Executive background checks typically take one to three weeks, depending on scope, international verification requirements, and the extent of manual investigation needed beyond automated database searches.
What shows up on a pre-employment background check?
Standard pre-employment checks typically surface criminal records, employment history, and education credentials. Executive-level checks add civil records, credit history, litigation searches, global sanctions, social media analysis, and adverse media coverage across multiple jurisdictions.
What would disqualify someone on an executive background check?
Common disqualifying findings include undisclosed criminal history (particularly financial crimes), falsified credentials, active material litigation, severe financial instability, or patterns of conduct inconsistent with the responsibilities of the role. Final determinations depend on the specific organization and position.
What is an "executive summary" background check?
The term refers to a summary report of a comprehensive screening, not a distinct product. It should not be confused with executive-level background checks, which are full-scope investigations designed for leadership candidates.
How do private investigators conduct executive background checks?
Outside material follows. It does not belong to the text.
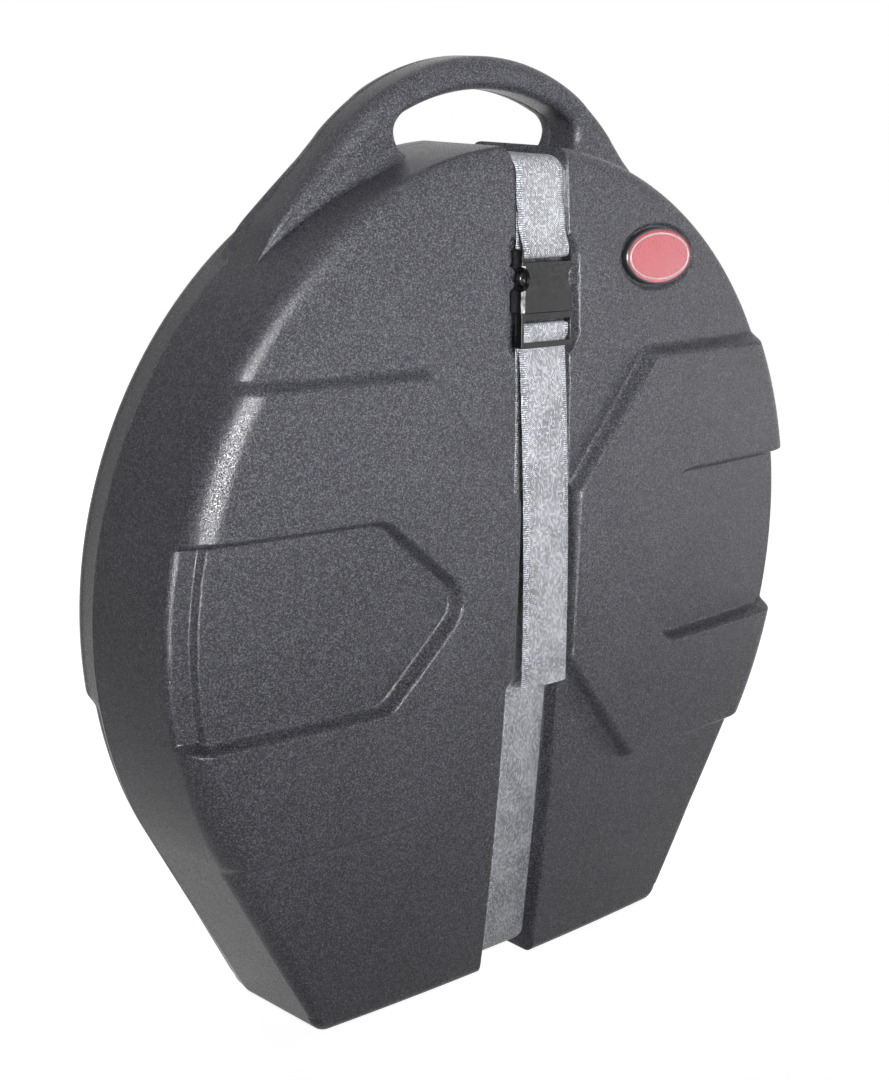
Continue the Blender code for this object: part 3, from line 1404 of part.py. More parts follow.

Licensed private investigators combine database research with active investigative methods: source interviews, public records analysis, digital forensics, and social media intelligence. Firms like Prudential Associates—with backgrounds in law enforcement, intelligence, and digital forensics—apply these methods to executive screening for corporate, government, and legal clients, going well beyond what HR screening platforms can replicate.